Mr. Collins was called in to consult for the town during the previous transition, but conducted his evaluation from outside the department. At that time, Mr. Collins recommended Mr. Bettencourt be promoted to run the department after the retirement of former chief Paul Condlin.
“I did it five years ago,” Mr. Collins said. “Selectmen said do some ride-alongs, give us an assessment of how the department is doing, who the new chief should be. It was just on the surface. It was good enough because we had a lieutenant (Mr. Bettencourt) at the time. Unless I found there was some reason the lieutenant was not the right person, or someone else was dramatically better qualified, the job was his.”
He contrasted that process with the internal procedure over the past several months. Mr. Bettencourt’s resignation was somewhat unexpected, and left town officials without a clear line of succession for the next police chief. The department did not have anyone in the rank of lieutenant as it did five years ago.
“It almost felt like overnight, it caught a lot of people off guard,” Mr. Collins said. “If, in the future, they have lots of notice and they want to open it up and be more competitive, those are all options they can talk about. But they did the right thing. I had a chance to do something almost nobody has ever done. Was it confusing to some people, of course. There was no precedent.”

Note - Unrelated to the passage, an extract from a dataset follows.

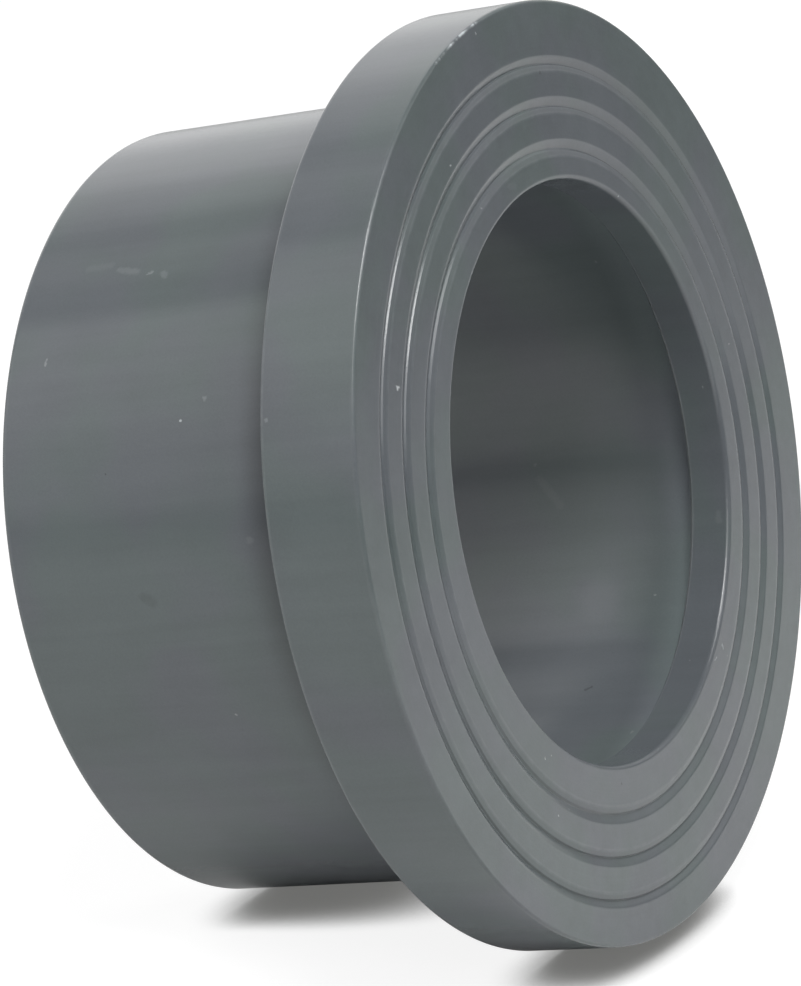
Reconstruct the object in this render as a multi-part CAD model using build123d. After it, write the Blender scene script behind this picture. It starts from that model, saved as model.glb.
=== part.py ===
from build123d import *
import os

# A grey PVC-U stub flange for 63 mm pressure pipe, moulded in one piece:
# a plain socket that a pipe is cemented into, and a flat collar that a loose
# backing ring presses onto a gasket. The part stands on its socket end, with
# the grooved sealing face up. Millimetres. The axis is Z, and the origin is
# at the middle of the socket end.

# Collar
COLLAR_RADIUS = 45.0
COLLAR_THICKNESS = 9.7
FACE_EDGE_ROUND = 0.4
BACK_EDGE_BREAK = 0.5

# Neck, which is the outside of the socket
NECK_RADIUS = 37.8
TOTAL_LENGTH = 42.5
NECK_ROOT_ROUND = 1.5
MOUTH_OUTER_BREAK = 0.6

# Socket for the pipe, which ends in a flat stop
PIPE_RADIUS = 31.5
PIPE_PLAY = 0.1
SOCKET_DEPTH = 38.0
MOUTH_LEAD_IN = 1.2

# Waterway, the short hole through the stop and the face
BORE_RADIUS = 27.9
BORE_FRONT_ROUND = 0.7
BORE_REAR_BREAK = 0.4

# Sealing grooves: three shallow notches turned a little off the axis, each
# with a long inner flank that meets a short outer flank at the bottom
GROOVE_COUNT = 3
FIRST_GROOVE_RADIUS = 31.0
GROOVE_PITCH = 4.05
GROOVE_DEPTH = 0.5
GROOVE_INNER_FLANK = 1.0
GROOVE_OUTER_FLANK = 0.6
GROOVE_CENTRE_X = 0.84
GROOVE_CENTRE_Y = -0.32

# How far a notch's profile stands above the face that it cuts
CUT_OVERRUN = 1.0

SOCKET_RADIUS = PIPE_RADIUS + PIPE_PLAY
COLLAR_BACK = TOTAL_LENGTH - COLLAR_THICKNESS


def outline_face(points):
    """A flat face with straight sides through (radius, height) points."""
    return make_face(Polyline(*points, close=True))


def round_corner(face, point, radius):
    """The face with a tangent arc in place of the corner at point."""
    corner = face.vertices().sort_by_distance(point)[0]
    return fillet(corner, radius)


def turned(face):
    """The solid that a (radius, height) face sweeps round the Z axis."""
    return revolve(Plane.XZ * face, axis=Axis.Z)


def body_section():
    """Half of the moulding's lengthwise section, without the grooves."""
    section = outline_face([
        (SOCKET_RADIUS + MOUTH_LEAD_IN, 0),
        (NECK_RADIUS - MOUTH_OUTER_BREAK, 0),
        (NECK_RADIUS, MOUTH_OUTER_BREAK),
        (NECK_RADIUS, COLLAR_BACK),
        (COLLAR_RADIUS - BACK_EDGE_BREAK, COLLAR_BACK),
        (COLLAR_RADIUS, COLLAR_BACK + BACK_EDGE_BREAK),
        (COLLAR_RADIUS, TOTAL_LENGTH),
        (BORE_RADIUS, TOTAL_LENGTH),
        (BORE_RADIUS, SOCKET_DEPTH + BORE_REAR_BREAK),
        (BORE_RADIUS + BORE_REAR_BREAK, SOCKET_DEPTH),
        (SOCKET_RADIUS, SOCKET_DEPTH),
        (SOCKET_RADIUS, MOUTH_LEAD_IN),
    ])
    section = round_corner(section, (NECK_RADIUS, COLLAR_BACK), NECK_ROOT_ROUND)
    section = round_corner(section, (COLLAR_RADIUS, TOTAL_LENGTH), FACE_EDGE_ROUND)
    return round_corner(section, (BORE_RADIUS, TOTAL_LENGTH), BORE_FRONT_ROUND)


def notch(inner_radius):
    """The ring that one sealing groove takes out of the face. Its flanks run
    on above the face at their own slopes."""
    top = TOTAL_LENGTH + CUT_OVERRUN
    bottom = TOTAL_LENGTH - GROOVE_DEPTH
    bottom_radius = inner_radius + GROOVE_INNER_FLANK
    flank_scale = (top - bottom) / GROOVE_DEPTH
    ring = turned(outline_face([
        (bottom_radius - GROOVE_INNER_FLANK * flank_scale, top),
        (bottom_radius, bottom),
        (bottom_radius + GROOVE_OUTER_FLANK * flank_scale, top),
    ]))
    return Pos(GROOVE_CENTRE_X, GROOVE_CENTRE_Y, 0) * ring


def stub_flange():
    """The finished moulding."""
    flange = turned(body_section())
    for number in range(GROOVE_COUNT):
        flange -= notch(FIRST_GROOVE_RADIUS + number * GROOVE_PITCH)
    return flange


os.makedirs("parts", exist_ok=True)
export_step(stub_flange(), "parts/stub_flange.step")
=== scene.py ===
"""The looks of a grey PVC-U stub flange that leans on its rim and socket end on a white table.

Sizes of the part are in millimetres, and its axis is Z with the sealing face up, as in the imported
model. Angles about the axis are in degrees from +X towards +Y. Blender's own lengths are metres.
"""

import logging
import math
from collections.abc import Mapping, Sequence
from dataclasses import dataclass
from enum import Enum
from typing import Any, Optional, Union

import bpy
import numpy as np
from mathutils import Matrix, Vector


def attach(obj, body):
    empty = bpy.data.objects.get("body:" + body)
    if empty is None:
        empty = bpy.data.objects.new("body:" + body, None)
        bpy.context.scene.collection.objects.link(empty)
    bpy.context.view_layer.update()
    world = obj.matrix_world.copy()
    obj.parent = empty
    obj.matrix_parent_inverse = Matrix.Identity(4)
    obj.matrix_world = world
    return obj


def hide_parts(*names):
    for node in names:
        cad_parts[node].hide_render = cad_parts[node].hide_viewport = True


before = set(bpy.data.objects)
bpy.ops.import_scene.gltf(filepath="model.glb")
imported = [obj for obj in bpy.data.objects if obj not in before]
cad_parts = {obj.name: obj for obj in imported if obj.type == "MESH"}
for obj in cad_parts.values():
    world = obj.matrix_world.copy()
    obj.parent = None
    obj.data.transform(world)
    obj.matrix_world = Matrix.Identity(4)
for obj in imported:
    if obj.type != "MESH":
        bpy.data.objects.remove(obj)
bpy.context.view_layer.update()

LOG = logging.getLogger("stub_flange")
MM = 0.001
PICTURE_HEIGHT = 986
COLLAR_RADIUS = 45.0
COLLAR_BACK = 32.8
FACE_HEIGHT = 42.5
NECK_RADIUS = 37.8
SOCKET_RADIUS = 31.6
BORE_RADIUS = 27.9
GROOVE_CENTRE = (0.84, -0.32)

Pair = tuple[float, float]
Triple = tuple[float, float, float]
Window = tuple[Pair, Pair]
Operand = Union["Value", float, Triple]


class Value:
    """A shader socket that takes part in Python arithmetic. Each operation adds a Math node."""

    def __init__(self, graph: "Graph", socket: bpy.types.NodeSocket) -> None:
        """Keeps the socket and the graph that new nodes go to."""
        self.graph = graph
        self.socket = socket

    def output(self, name: str) -> "Value":
        """Another output of the same node."""
        return Value(self.graph, self.socket.node.outputs[name])

    def math(self, operation: str, *operands: Operand) -> "Value":
        """The result of a Math node on the operands."""
        inputs = dict(enumerate(operands))
        return self.graph.node("ShaderNodeMath", {"operation": operation}, inputs)

    def __add__(self, other: Operand) -> "Value":
        """Sum."""
        return self.math("ADD", self, other)

    def __radd__(self, other: Operand) -> "Value":
        """Sum with a number on the left."""
        return self.math("ADD", other, self)

    def __sub__(self, other: Operand) -> "Value":
        """Difference."""
        return self.math("SUBTRACT", self, other)

    def __rsub__(self, other: Operand) -> "Value":
        """Difference with a number on the left."""
        return self.math("SUBTRACT", other, self)

    def __mul__(self, other: Operand) -> "Value":
        """Product."""
        return self.math("MULTIPLY", self, other)

    def __truediv__(self, other: Operand) -> "Value":
        """Quotient."""
        return self.math("DIVIDE", self, other)

    def least(self, other: Operand) -> "Value":
        """The smaller of the two."""
        return self.math("MINIMUM", self, other)

    def most(self, other: Operand) -> "Value":
        """The larger of the two."""
        return self.math("MAXIMUM", self, other)

    def step(self, low: float, high: float) -> "Value":
        """Eases from 0 at low to 1 at high, where either may be the smaller number.

        Args:
            low: The value at which the result is 0.
            high: The value at which the result is 1.

        Returns:
            The eased share.
        """
        start, end, bottom, top = (low, high, 0.0, 1.0) if low < high else (high, low, 1.0, 0.0)
        settings = {"interpolation_type": "SMOOTHSTEP"}
        limits = {"From Min": start, "From Max": end, "To Min": bottom, "To Max": top}
        return self.graph.node("ShaderNodeMapRange", settings, {"Value": self, **limits})

    def within(self, window: Window) -> "Value":
        """1 inside a window and 0 outside it.

        Args:
            window: The values at which the rise is 0 and 1, and those at which the fall is.

        Returns:
            The product of the two eased steps.
        """
        rise, fall = window
        return self.step(*rise) * self.step(*fall)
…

The report, in part, is an evaluation of the Edgartown police department, based on the President’s Task Force on 21st Century Policing. President Obama formed that panel after the unrest in Ferguson, Mo., last summer, following the shooting death of an unarmed African American man by a white police officer, and the subsequent decision of a grand jury which decided not to charge the officer with any crime.

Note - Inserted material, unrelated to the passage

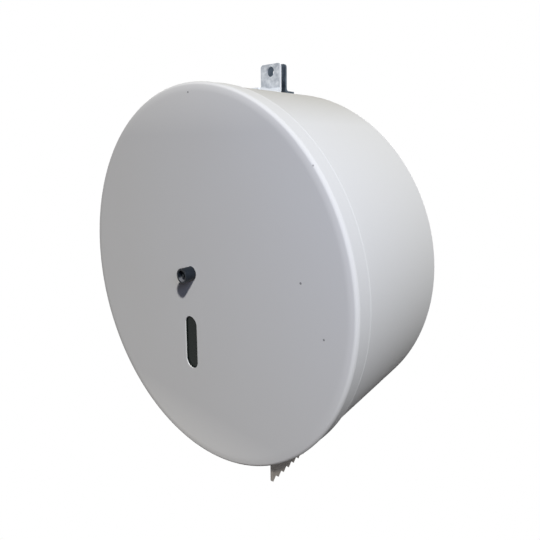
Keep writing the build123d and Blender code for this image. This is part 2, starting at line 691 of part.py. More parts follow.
# ---------------------------------------------------------------- axle and hub
def axle_foot():
    """Flange on the back plate, with a collar round the axle and its rivet holes."""
    plate_y = BACK_INSIDE_Y - FOOT_SHEET
    foot = rod(FOOT_RADIUS, plate_y, BACK_INSIDE_Y) + rod(FOOT_COLLAR_RADIUS, FOOT_COLLAR_Y, plate_y)
    foot -= rod(AXLE_RADIUS + SEAT_GAP, FOOT_COLLAR_Y, BACK_INSIDE_Y)
    return with_rivet_holes(foot, foot_rivet_places())


def axle_rivets():
    """Rivets through the axle's foot and the back plate, their flat ends flush at the wall side."""
    grip = FOOT_SHEET + BACK_SHEET
    top = (0, RIVET_HEAD_HEIGHT)
    brim = (RIVET_HEAD_RADIUS, 0)
    dome = TangentArc(top, brim, tangent=(1, 0))
    shank = Polyline(brim, (RIVET_RADIUS, 0), (RIVET_RADIUS, -grip), (0, -grip), top)
    solid = Rot(90, 0, 0) * revolve(make_face(Wire(edges_of([dome, shank]))), axis=Axis.Y)
    return placed(solid, foot_rivet_places())


def axle_tube():
    """Fixed tube from the back plate to the keeper cap."""
    return ring(AXLE_RADIUS, AXLE_RADIUS - AXLE_SHEET, KEEPER_REAR_Y, BACK_INSIDE_Y)


def keeper_cap():
    """Cap pressed into the axle: a flange that keeps the hub on and a slot that the cam goes through."""
    plug_outer = AXLE_RADIUS - AXLE_SHEET - SEAT_GAP
    cap = rod(KEEPER_FLANGE_RADIUS, KEEPER_FACE_Y, KEEPER_REAR_Y)
    cap += ring(plug_outer, plug_outer - KEEPER_PLUG_WALL, KEEPER_REAR_Y, KEEPER_REAR_Y + KEEPER_PLUG_LENGTH)
    slot = block(
        -KEEPER_SLOT_WIDTH / 2,
        KEEPER_SLOT_WIDTH / 2,
        KEEPER_FACE_Y,
        KEEPER_REAR_Y,
        -KEEPER_SLOT_LENGTH / 2,
        KEEPER_SLOT_LENGTH / 2,
    )
    return cap - slot


def thrust_washer(y_low):
    """Nylon washer beside the hub."""
    return ring(THRUST_WASHER_RADIUS, AXLE_RADIUS + SEAT_GAP, y_low, y_low + THRUST_WASHER)


def core_hub():
    """Moulded hub: sleeve on the axle, outer wall for the roll's core, webs, and a rear flange."""
    flange_y = HUB_REAR_Y - HUB_FLANGE
    nose_y = HUB_FRONT_Y + HUB_NOSE_LENGTH
    nose_radius = HUB_RADIUS - HUB_NOSE_TAPER
    outer = turned(
        (0, HUB_REAR_Y),
        (HUB_FLANGE_RADIUS, HUB_REAR_Y),
        (HUB_FLANGE_RADIUS, flange_y),
        (HUB_RADIUS, flange_y),
        (HUB_RADIUS, nose_y),
        (nose_radius, HUB_FRONT_Y),
        (0, HUB_FRONT_Y),
    )
    hollow = turned(
        (0, flange_y),
        (HUB_RADIUS - HUB_WALL, flange_y),
        (HUB_RADIUS - HUB_WALL, nose_y),
        (nose_radius - HUB_WALL, HUB_FRONT_Y),
        (0, HUB_FRONT_Y),
    )
    inside = rod(HUB_BORE + HUB_SLEEVE_WALL, HUB_FRONT_Y, flange_y)
    web = block(0, HUB_RADIUS, HUB_FRONT_Y, flange_y, -HUB_WEB / 2, HUB_WEB / 2)
    for i in range(HUB_WEBS):
        inside += Rot(0, 360 * i / HUB_WEBS, 0) * web
    hub = (outer - hollow) + (inside & outer)
    return hub - rod(HUB_BORE, HUB_FRONT_Y, HUB_REAR_Y)


# ---------------------------------------------------------------- write every piece
PIECES = {
    "drum_wall": drum_wall(),
    "back_plate": back_plate(),
    "tear_blade_right": tear_blade(1),
    "tear_blade_left": tear_blade(-1),
    "blade_rivets": blade_rivets(),
    "lug_front_ear": lug_ear(LUG_FRONT_Y, LUG_FRONT_FOOT, -1),
    "lug_rear_ear": lug_ear(LUG_REAR_EAR_Y, LUG_REAR_FOOT, 1),
    "lug_rivets": lug_rivets(),
    "hinge_leaf_drum": hinge_leaf_drum(),
    "hinge_leaf_lid": hinge_leaf_lid(),
    "hinge_pin": hinge_pin(),
    "hinge_rivets": hinge_rivets(),
    "lid_shell": lid_shell(),
    "window_pane": window_pane(),
    "pane_studs": pane_studs(),
    "pane_push_nuts": pane_push_nuts(),
    "lock_bush": lock_bush(),
    "lock_washer": lock_washer(),
    "lock_nut": lock_nut(),
    "lock_spindle": lock_spindle(),
    "spindle_clip": spindle_clip(),
    "lock_cam": lock_cam(),
    "cam_washer": cam_washer(),
    "cam_nut": cam_nut(),
    "axle_foot": axle_foot(),
    "axle_rivets": axle_rivets(),
    "axle_tube": axle_tube(),
    "keeper_cap": keeper_cap(),
    "rear_thrust_washer": thrust_washer(FOOT_COLLAR_Y - THRUST_WASHER),
    "front_thrust_washer": thrust_washer(KEEPER_REAR_Y),
    "core_hub": core_hub(),
}

os.makedirs("parts", exist_ok=True)
for name, piece in PIECES.items():
    export_step(piece, f"parts/{name}.step")
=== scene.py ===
# %% [markdown]
# # A jumbo toilet roll dispenser, dressed for its picture
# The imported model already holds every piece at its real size. This lesson loads it, gives every
# piece a finish made from nodes, models again the pieces that show most, with softer edges and
# rolled sheet, and sets the floor, the light and the camera.

import json
from math import asin, cos, hypot, radians, sin, sqrt

import bmesh
import bpy
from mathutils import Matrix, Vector

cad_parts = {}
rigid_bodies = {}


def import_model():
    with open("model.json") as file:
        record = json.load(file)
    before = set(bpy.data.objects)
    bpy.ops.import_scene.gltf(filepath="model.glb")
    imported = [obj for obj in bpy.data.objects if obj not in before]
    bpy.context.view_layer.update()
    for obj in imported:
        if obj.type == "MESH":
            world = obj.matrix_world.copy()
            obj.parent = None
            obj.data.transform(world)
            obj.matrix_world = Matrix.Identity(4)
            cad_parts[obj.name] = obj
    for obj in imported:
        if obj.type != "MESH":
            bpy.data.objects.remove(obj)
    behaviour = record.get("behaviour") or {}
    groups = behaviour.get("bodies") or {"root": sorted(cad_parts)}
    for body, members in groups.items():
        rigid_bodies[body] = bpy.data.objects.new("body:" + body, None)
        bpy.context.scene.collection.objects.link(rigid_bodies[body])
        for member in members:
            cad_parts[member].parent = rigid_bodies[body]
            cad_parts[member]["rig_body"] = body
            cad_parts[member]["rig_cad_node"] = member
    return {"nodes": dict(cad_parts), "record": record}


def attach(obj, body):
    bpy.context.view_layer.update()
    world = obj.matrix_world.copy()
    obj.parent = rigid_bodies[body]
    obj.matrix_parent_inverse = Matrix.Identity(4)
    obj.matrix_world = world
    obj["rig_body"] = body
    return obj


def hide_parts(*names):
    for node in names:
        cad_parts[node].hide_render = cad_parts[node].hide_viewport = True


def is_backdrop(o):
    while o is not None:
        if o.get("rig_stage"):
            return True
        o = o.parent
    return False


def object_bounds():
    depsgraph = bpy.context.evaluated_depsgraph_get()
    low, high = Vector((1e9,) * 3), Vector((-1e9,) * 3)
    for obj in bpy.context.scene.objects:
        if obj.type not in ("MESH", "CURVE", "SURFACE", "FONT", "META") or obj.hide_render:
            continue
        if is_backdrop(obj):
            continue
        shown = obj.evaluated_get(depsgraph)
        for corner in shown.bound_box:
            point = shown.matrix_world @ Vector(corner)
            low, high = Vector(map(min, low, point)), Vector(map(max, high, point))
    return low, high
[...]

“It is clear that the Edgartown police department is no Ferguson,” Mr. Collins wrote in the report. “However, the task force report, issued in March, combined with the list of topics the Department of Justice considers essential to a properly operating police department, can serve as a measuring stick against which all police departments can gauge themselves.”
The report begins with a community profile, noting that violent crime in Edgartown is about on average with other Island towns, but less than half that of the rest of the cities and towns in Massachusetts, according to FBI Uniform Crime Report statistics. Edgartown reports substantially more property crime than other towns on Martha’s Vineyard, and nearly double the rate for the rest of the state. In the broad categories of policy, oversight, technology, social media, community policing, crime reduction, education and officer wellness and safety, Mr. Collins generally awarded high marks to the Edgartown police department.

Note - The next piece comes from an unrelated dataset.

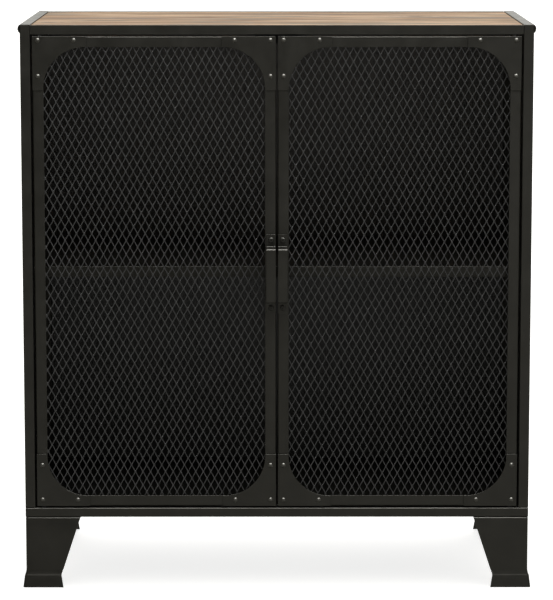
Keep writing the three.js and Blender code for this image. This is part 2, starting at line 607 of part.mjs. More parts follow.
// Bow handle of bent strip, with y = 0 on the door's face and z = 0 at mid length, centred on X.
function handleGeometry() {
  const top = HANDLE_LENGTH / 2;
  const end = top - HANDLE_SHEET + HANDLE_TAB;
  const back = -GAP;
  const front = -HANDLE_REACH;
  const inner = HANDLE_BEND;
  const outer = HANDLE_BEND + HANDLE_SHEET;
  const quarter = Math.PI / 2;
  const face = back - HANDLE_SHEET;
  const outline = new THREE.Shape();
  outline.moveTo(back, -end);
  outline.lineTo(face, -end);
  outline.absarc(face - inner, -top - inner, inner, 0, quarter, false);
  outline.absarc(front + outer, -top + outer, outer, -quarter, -2 * quarter, true);
  outline.absarc(front + outer, top - outer, outer, 2 * quarter, quarter, true);
  outline.absarc(face - inner, top + inner, inner, -quarter, 0, false);
  outline.lineTo(face, end);
  outline.lineTo(back, end);
  outline.absarc(back - outer, top - HANDLE_SHEET + outer, outer, 0, -quarter, true);
  outline.absarc(front + outer, top - outer, inner, quarter, 2 * quarter, false);
  outline.absarc(front + outer, -top + outer, inner, 2 * quarter, 3 * quarter, false);
  outline.absarc(back - outer, -top + HANDLE_SHEET - outer, outer, quarter, 0, true);
  const strip = extrudedAlongX(outline, HANDLE_WIDTH, 4).translate(-HANDLE_WIDTH / 2, 0, 0);
  const holes = [-1, 1].map((side) => (
    boreAlongY(SCREW_RADIUS + GAP, 0, side * HANDLE_SCREW_PITCH / 2, face - 1, 1, ROUND_SMALL)));
  return cut(strip, holes);
}

// Handle screw along Y, with y = 0 on the door's face: a domed head in front of the handle's tab.
function handleScrewGeometry() {
  const seat = -GAP - HANDLE_SHEET - GAP;
  const edge = SCREW_HEAD_HEIGHT / 2;
  const profile = [
    [0, seat - SCREW_HEAD_HEIGHT], [SCREW_HEAD_RADIUS * 0.6, seat - SCREW_HEAD_HEIGHT * 0.9],
    [SCREW_HEAD_RADIUS, seat - edge], [SCREW_HEAD_RADIUS, seat], [SCREW_RADIUS, seat],
    [SCREW_RADIUS, seat + SCREW_LENGTH], [0, seat + SCREW_LENGTH],
  ];
  const points = profile.map(([radius, y]) => new THREE.Vector2(radius, y));
  return new THREE.LatheGeometry(points, ROUND_SMALL);
}

// Upper pivot pin with z = 0 at the door's top edge: its head lies inside the folded frame.
function pivotPinGeometry() {
  const headTop = -SHEET - GAP;
  const headBottom = headTop - PIN_HEAD_HEIGHT;
  return turned([
    [0, headBottom], [PIN_HEAD_RADIUS, headBottom], [PIN_HEAD_RADIUS, headTop],
    [PIN_RADIUS, headTop], [PIN_RADIUS, PIN_REACH - 0.5], [PIN_RADIUS - 0.5, PIN_REACH], [0, PIN_REACH],
  ], ROUND_SMALL);
}

// Strike plate: a small angle under the door's top edge, facing the catch.
function strikePlateGeometry() {
  const outline = outlineOf([
    [0, 0], [SHEET, 0], [SHEET, STRIKE_HEIGHT], [-8, STRIKE_HEIGHT], [-8, STRIKE_HEIGHT - SHEET],
    [0, STRIKE_HEIGHT - SHEET],
  ]);
  return extrudedAlongX(outline, STRIKE_WIDTH).translate(-STRIKE_WIDTH / 2, 0, 0);
}

// One door: side is -1 for the left door and 1 for the right one.
function addDoor(name, side) {
  const door = new THREE.Group();
  const leftEdge = side < 0 ? -DOOR_OUTER : DOOR_INNER;
  door.position.set(leftEdge, DOOR_FRONT, DOOR_BOTTOM);
  sideboard.add(door);

  const pivotX = side * PIVOT_X - leftEdge;
  const handleX = side * HANDLE_CENTRE_X - leftEdge;
  add(door, `${name}_frame`, doorFrameGeometry(pivotX, handleX), 'coat');

  const border = DOOR_FACE - MESH_OVERLAP;
  const meshY = SHEET + GAP;
  const sheet = block(
    [border, meshY, border], [DOOR_WIDTH - border, meshY + MESH_THICKNESS, DOOR_HEIGHT - border]);
  add(door, `${name}_mesh`, sheet, 'mesh');

  for (const corner of doorCorners()) {
    const place = (corner.column === 'left') === (side < 0) ? 'outer' : 'inner';
    add(door, `${name}_plate_${corner.row}_${place}`, cornerPlateGeometry(corner), 'coat',
      [corner.x, 0, corner.z]);
  }

  const handleZ = HANDLE_CENTRE_Z - DOOR_BOTTOM;
  add(door, `${name}_handle`, handleGeometry(), 'coat', [handleX, 0, handleZ]);
  const [lowScrew, highScrew] = screwHeights();
  add(door, `${name}_handle_screw_bottom`, handleScrewGeometry(), 'coat', [handleX, 0, lowScrew]);
  add(door, `${name}_handle_screw_top`, handleScrewGeometry(), 'coat', [handleX, 0, highScrew]);

  add(door, `${name}_pivot_pin_top`, pivotPinGeometry(), 'plated', [pivotX, PIVOT_SETBACK, DOOR_HEIGHT]);
  const lowerPin = add(door, `${name}_pivot_pin_bottom`, pivotPinGeometry(), 'plated',
    [pivotX, PIVOT_SETBACK, 0]);
  lowerPin.rotation.x = Math.PI;

  const strikeX = side * (DOOR_INNER + STRIKE_INSET + STRIKE_WIDTH / 2) - leftEdge;
  const strikeZ = DOOR_HEIGHT - SHEET - GAP - STRIKE_HEIGHT;
  add(door, `${name}_strike_plate`, strikePlateGeometry(), 'plated', [strikeX, DOOR_DEPTH - SHEET, strikeZ]);
}

addPosts();
addRails();
addPanels();
addShelf();
addFeet();
addBushes();
addCatch();
addDoor('door_left', -1);
addDoor('door_right', 1);

export default sideboard;
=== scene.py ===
"""Finished surface of a two-door steel sideboard: black coat, expanded metal doors, wood top.

Shapes are worked out in millimetres, in the frame of the CAD model, and made in metres.
"""

import math
import random

import bmesh
import bpy
from mathutils import Matrix, Vector


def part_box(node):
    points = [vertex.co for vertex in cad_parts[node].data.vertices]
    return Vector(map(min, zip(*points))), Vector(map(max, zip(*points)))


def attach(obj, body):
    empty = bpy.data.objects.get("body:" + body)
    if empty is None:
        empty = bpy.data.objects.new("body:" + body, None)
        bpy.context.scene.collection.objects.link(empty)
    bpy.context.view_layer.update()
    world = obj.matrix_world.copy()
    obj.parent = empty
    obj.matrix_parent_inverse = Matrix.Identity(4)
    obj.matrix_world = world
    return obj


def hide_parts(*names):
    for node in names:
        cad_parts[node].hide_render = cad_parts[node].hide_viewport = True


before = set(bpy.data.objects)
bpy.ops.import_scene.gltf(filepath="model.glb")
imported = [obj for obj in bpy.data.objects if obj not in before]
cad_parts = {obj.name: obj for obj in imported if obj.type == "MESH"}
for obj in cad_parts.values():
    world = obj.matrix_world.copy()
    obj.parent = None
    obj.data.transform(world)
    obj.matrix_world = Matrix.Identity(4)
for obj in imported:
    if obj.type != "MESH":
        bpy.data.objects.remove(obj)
bpy.context.view_layer.update()

MM = 0.001
BEVEL_ANGLE = 35  # degrees between two faces from which their edge is rounded
random.seed(7)

# Sheet metal
SHEET = 1.5
FOOT_SHEET = 2
GAP = 0.3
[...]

In several areas, he offered recommendations for improvement. One of them was community policing. “If they have a shortcoming, it is that most officers have very little contact on the job with individuals that are beyond responding to calls for service,” Mr. Collins wrote. “They do not perceive this as part of their responsibility as a ‘patrol officer.’ This means that some of the basic tenets of the ‘community policing’ philosophy — partnership and problem solving — are not given the time they require.”
On technology, Mr. Collins said he did not sense a call for police to wear body cameras, a hot topic of debate in many cities and towns. But he said the department should weigh carefully the significance of any new technology. “The chief needs to consider ways to involve the public in discussions related to the protecting of their privacy and civil liberties prior to implementing new technology.”
The report recommends that in addition to appointing Officer Rossi as chief, and promoting Detective Sergeant Dolby to lieutenant, Mr. Collins wants the department to prepare for promotions in the lower ranks.
“The department should seek to promptly identify at least three potential candidates for the rank of Sergeant. Having an additional three attend the training is wise as it proved a cadre of potential Sergeants for the future.”
He recommended that the police department work towards accreditation by the Massachusetts Police Accreditation Commission, which involves an extensive independent evaluation to insure the department is meeting certain standards in management, operation and training.
Many of Mr. Collins’s recommendations involve updating or improving training. “It appears over the years the budget has tried to add much needed personnel, but did so by reducing other expenses, most notably training,” he wrote. “The Edgartown Police Department needs a ‘training officer’ whose job is to arrange for training, monitor participation and assure that officers are receiving what they need to do their jobs. Attendance at training is not best left to an officer’s discretion.”
Mr. Collins himself is an experienced instructor and advisor to police departments, according to Mr. Bettencourt, who made the recommendation that Mr. Collins be appointed interim chief, and who included a letter of support in the final report.
“While the selection of the town’s special labor counsel, attorney Collins, to serve as police chief may have surprised some observers, this is a role for which he is uniquely suited,” Mr. Bettencourt wrote. “Jack knows the ins and outs of the criminal aspects of being a police officer. Jack has also been a certified instructor for numerous courses, (probably more than any other instructor in the state) by the Massachusetts Municipal Police Training Committee.”
Mr. Collins has trained Edgartown police officers in the past, and will be doing more training in the coming year. He was asked whether his role in recommending more training conflicted with his role as one of the department’s course instructors.
“There’s all kinds of people that can train,” Mr. Collins said Wednesday. “That never occurred to me.”
Mr. Donaroma also saw no conflict. “I think that’s Jack’s specialty, is training,” Mr. Donaroma said. “I think we take that with a little grain of salt. His point is, always to try to stay [caught] up . . . . Things change fast.”
Mr. Collins was paid $3,100 per week as interim chief, after filing notice with the state ethics commission and approval from selectmen to hold the position at the same time he serves as the town’s labor attorney. Mr. Bettencourt was receiving a salary of $167,000 at the time he retired.
The next police chief will oversee a department of 18 full-time officers, two part-time officers and five summer officers, with a budget of $2.8 million.